SHORT EXERCISE:
Each line from the beginning of the data below through the line containing "# --- driving" should be repeated exactly, please.

--- Start of SUPPLIED INFORMATION ---

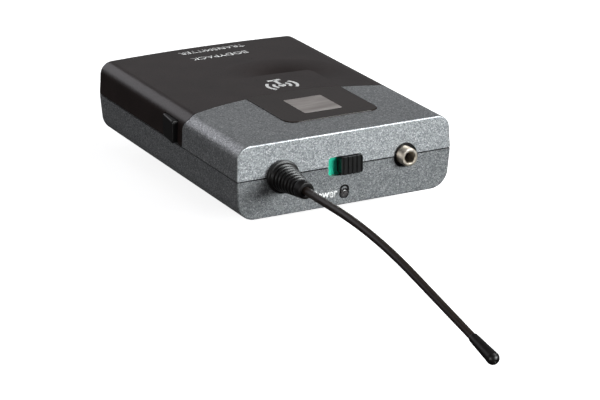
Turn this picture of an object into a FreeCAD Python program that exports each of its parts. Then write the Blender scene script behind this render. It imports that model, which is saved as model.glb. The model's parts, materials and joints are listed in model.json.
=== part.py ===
import FreeCAD, Part
import math
import os

# Wireless bodypack transmitter, millimetres.
# X runs across the pack, Y along it away from the connector end, Z out of its front.
# The origin is the centre of the flat back.

# --- driving dimensions -------------------------------------------------------------------

LENGTH = 110.0            # housing, connector end to far end
WIDTH = 76.0
DEPTH = 24.4
PARTING_Z = 13.3          # height of the seam between the back half and the front half
WALL = 1.7
INSIDE = WALL + 0.45      # where pieces behind the connector end begin
SEAM = 0.15               # gap between the halves
GROOVE_WIDTH = 0.5        # shadow groove that runs round the seam
GROOVE_DEPTH = 0.8
UPPER_DRAFT = 0.5         # how far the walls lean in, from the seam to the front
LOWER_DRAFT = 0.9         # and from the seam to the back
FRONT_EDGE_R = 4.4
BACK_EDGE_R = 6.0
FAR_RIM_R = 1.8           # rounding of the far end's corners and edges
BOW_R = 300.0             # the far end is a shallow arc
RIM_R = 0.45              # rounding of the connector end's rim

FACE_Y = -LENGTH / 2
END_Y = LENGTH / 2
SIDE_X = WIDTH / 2

COVER_ARC_APEX = 46.0     # from the connector end to the cover's edge, on the centre line
COVER_ARC_R = 80.75
COVER_SIDE = 40.2         # the cover's edge on the side wall
COVER_TURN_Z = 19.8       # where that edge starts to lean back to meet the arc
COVER_TURN_R = 3.0
COVER_LEAN = 0.75         # run along Y for each millimetre up
COVER_GAP = 0.3
COVER_TOP_WALL = 2.6

PANEL_X = 4.25            # centre of the display group, right of the pack's middle
PANEL_WIDTH = 33.7
PANEL_NEAR = 15.0         # from the connector end
PANEL_CORNER_R = 4.0
PANEL_PROUD = 0.3
PANEL_SEAT = 1.55         # below the front face
PANEL_EDGE_R = 0.2
PANEL_GAP = 0.15
GLASS_WIDTH = 16.4
GLASS_LENGTH = 18.5
GLASS_CENTRE = 29.8       # from the connector end
GLASS_THICK = 2.2

PAD_FAR = 66.8            # far edge of the raised pad on the cover, from the connector end
PAD_CORNER_R = 4.5
SCOOP_X = 10.0            # middle of the hollow behind and beside the pad
SCOOP_CENTRE = 60.0       # from the connector end
SCOOP_REACH = 25.0
SCOOP_R = 110.0           # the hollow's slope flattens out along this radius

PORT_Z = PARTING_Z        # the antenna, the switch and the jack sit on the seam
ANTENNA_X = -22.5
JACK_X = 21.4
SLOT_X = -0.1
SLOT_WIDTH = 12.0
SLOT_HEIGHT = 6.4
SLOT_CORNER_R = 1.2
LAMP_X = -0.25
LAMP_Z = 3.8

BOOT_DISC_R = 5.4
BOOT_DISC_THICK = 1.5
BOOT_LENGTH = 16.4        # outside the housing
BOOT_BASE_R = 4.5
BOOT_END_R = 2.6
BOOT_RIBS = 7
BOOT_RIB_PITCH = 1.65
BOOT_RIB_DEPTH = 0.5
FERRULE_OUT = 2.6         # the ferrule's outer end, inside the boot
WHIP_START = 4.2          # the whip's free stretch begins this far out, inside the boot
WHIP_STRAIGHT = 36.0      # it leaves the housing straight, then droops along an arc
WHIP_ARC = 46.0
WHIP_DROOP = math.radians(12.2)
WHIP_R_BOOT = 1.3
WHIP_R_TIP = 1.15
WHIP_STEPS = 18           # sections that its solids are drawn through
CORE_R = 0.45
TIP_START = 115.6         # the tip cap, measured along Y from the connector end
TIP_LENGTH = 12.9
TIP_R_NECK = 1.4
TIP_R_END = 1.9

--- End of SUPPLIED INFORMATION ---

WRITTEN REPLY:
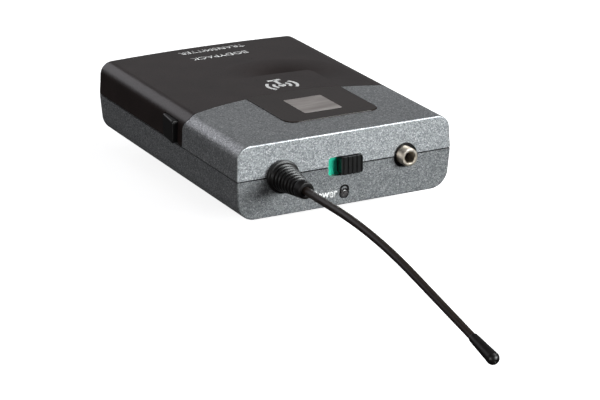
Turn this picture of an object into a FreeCAD Python program that exports each of its parts. Then write the Blender scene script behind this render. It imports that model, which is saved as model.glb. The model's parts, materials and joints are listed in model.json.
=== part.py ===
import FreeCAD, Part
import math
import os

# Wireless bodypack transmitter, millimetres.
# X runs across the pack, Y along it away from the connector end, Z out of its front.
# The origin is the centre of the flat back.

# --- driving dimensions -------------------------------------------------------------------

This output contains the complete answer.